Awal perkembangan sastra moderen erat kaitannya dengan pengaruh doktrin dari barat dan agama Kristen akibat meningkatnya kontak dagang dan ekonomi. Sastra moderen menjadi semakin pesat semenjak meluasnya penggunaan aksara hangeul. Hangeul sangat bermanfaat meningkatkan melek huruf rakyat. Genre novel baru (sinsoseol) ditulis dalam aksara hangeul menikmati kepopulerannya pada masa itu.
Sastra Korea mengalami tekanan besar pada zaman Penjajahan Jepang (1910-1945) karena segala aspek budaya dan seni Korea ditekan dan diberangus. Ekspresi dan tema tentang rasa percaya diri dan kebebasan tidak lagi berlaku seperti sebelumnya. Sastra Korea pada saat itu mencari bentuk baru untuk beradaptasi dengan tema pencarian jati diri dan kenyataan konkrit. Tema karya sastra tahun 1920-an umumnya menceritakan tentang penderitaan rakyat jelata yang memilukan.

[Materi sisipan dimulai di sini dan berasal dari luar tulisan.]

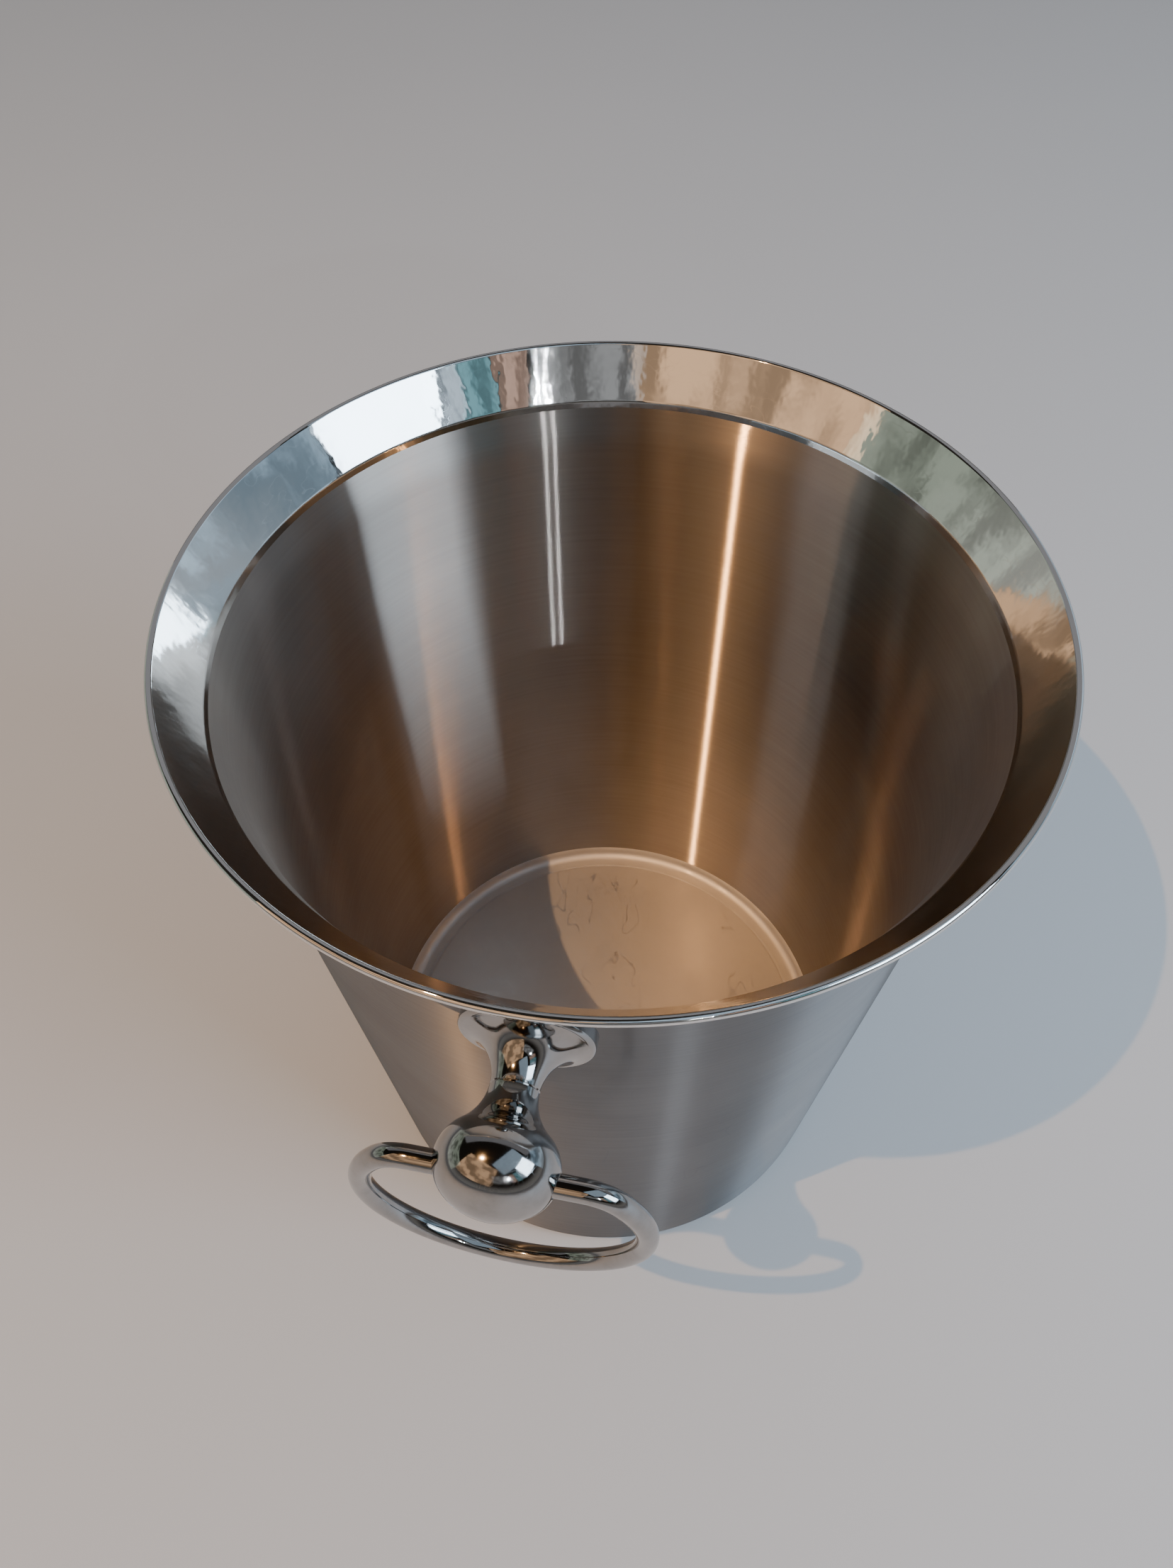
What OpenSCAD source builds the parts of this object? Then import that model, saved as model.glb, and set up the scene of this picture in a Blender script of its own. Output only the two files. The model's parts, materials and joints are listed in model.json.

Sampai pada tahun 1980-an, sastra Korea tidak banyak dikenal di luar negeri. Antologi karya sastra Korea yang pertama diterbitkan dalam bahasa Inggris adalah Flowers of Fire pada tahun 1986.
Sastra Korea di Indonesia
Karya sastra Korea di Indonesia tidak banyak dikenal. Namun semenjak berbagai universitas membuka jurusan dan pengajaran bahasa Korea, perlahan pemahaman dan minat akan sastra dan bahasa Korea meningkat. Karya pertama sastra Korea yang diterjemahkan ke dalam bahasa Indonesia adalah sebuah antologi cerpen berjudul Kumpulan Cerpen Korea: Laut dan Kupu-kupu terbitan Gramedia Pustaka Utama pada tahun 2007.